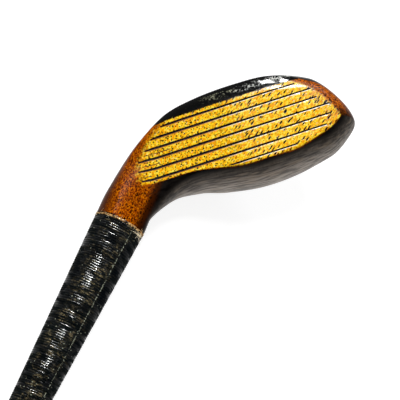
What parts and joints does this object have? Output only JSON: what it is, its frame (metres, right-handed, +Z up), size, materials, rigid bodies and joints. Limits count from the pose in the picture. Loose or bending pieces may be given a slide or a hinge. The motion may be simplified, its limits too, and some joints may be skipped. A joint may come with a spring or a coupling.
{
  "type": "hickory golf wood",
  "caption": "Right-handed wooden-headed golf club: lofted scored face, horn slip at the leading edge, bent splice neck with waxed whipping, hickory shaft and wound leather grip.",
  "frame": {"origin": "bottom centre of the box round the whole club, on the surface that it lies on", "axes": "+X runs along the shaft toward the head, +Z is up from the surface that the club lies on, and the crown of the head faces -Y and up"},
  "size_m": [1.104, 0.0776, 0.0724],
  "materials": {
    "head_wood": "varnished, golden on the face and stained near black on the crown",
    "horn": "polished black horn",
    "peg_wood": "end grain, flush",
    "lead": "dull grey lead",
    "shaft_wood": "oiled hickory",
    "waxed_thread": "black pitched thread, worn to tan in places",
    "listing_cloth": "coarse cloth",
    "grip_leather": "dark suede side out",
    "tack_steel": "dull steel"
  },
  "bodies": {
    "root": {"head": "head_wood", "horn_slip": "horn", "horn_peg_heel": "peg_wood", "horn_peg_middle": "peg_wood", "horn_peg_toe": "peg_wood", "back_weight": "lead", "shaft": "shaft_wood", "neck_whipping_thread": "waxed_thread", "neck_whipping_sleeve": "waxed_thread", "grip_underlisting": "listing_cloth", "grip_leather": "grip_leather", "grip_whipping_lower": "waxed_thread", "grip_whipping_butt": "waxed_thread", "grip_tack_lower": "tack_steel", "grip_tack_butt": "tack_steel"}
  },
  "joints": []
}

-=-=-=-=-

## What needs to be done
Restate the data above exactly, keeping each word as it stands.

## Written response
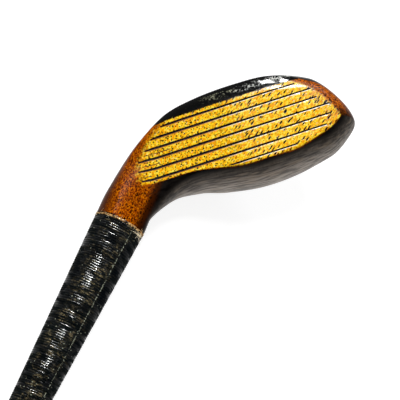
What parts and joints does this object have? Output only JSON: what it is, its frame (metres, right-handed, +Z up), size, materials, rigid bodies and joints. Limits count from the pose in the picture. Loose or bending pieces may be given a slide or a hinge. The motion may be simplified, its limits too, and some joints may be skipped. A joint may come with a spring or a coupling.
{
  "type": "hickory golf wood",
  "caption": "Right-handed wooden-headed golf club: lofted scored face, horn slip at the leading edge, bent splice neck with waxed whipping, hickory shaft and wound leather grip.",
  "frame": {"origin": "bottom centre of the box round the whole club, on the surface that it lies on", "axes": "+X runs along the shaft toward the head, +Z is up from the surface that the club lies on, and the crown of the head faces -Y and up"},
  "size_m": [1.104, 0.0776, 0.0724],
  "materials": {
    "head_wood": "varnished, golden on the face and stained near black on the crown",
    "horn": "polished black horn",
    "peg_wood": "end grain, flush",
    "lead": "dull grey lead",
    "shaft_wood": "oiled hickory",
    "waxed_thread": "black pitched thread, worn to tan in places",
    "listing_cloth": "coarse cloth",
    "grip_leather": "dark suede side out",
    "tack_steel": "dull steel"
  },
  "bodies": {
    "root": {"head": "head_wood", "horn_slip": "horn", "horn_peg_heel": "peg_wood", "horn_peg_middle": "peg_wood", "horn_peg_toe": "peg_wood", "back_weight": "lead", "shaft": "shaft_wood", "neck_whipping_thread": "waxed_thread", "neck_whipping_sleeve": "waxed_thread", "grip_underlisting": "listing_cloth", "grip_leather": "grip_leather", "grip_whipping_lower": "waxed_thread", "grip_whipping_butt": "waxed_thread", "grip_tack_lower": "tack_steel", "grip_tack_butt": "tack_steel"}
  },
  "joints": []
}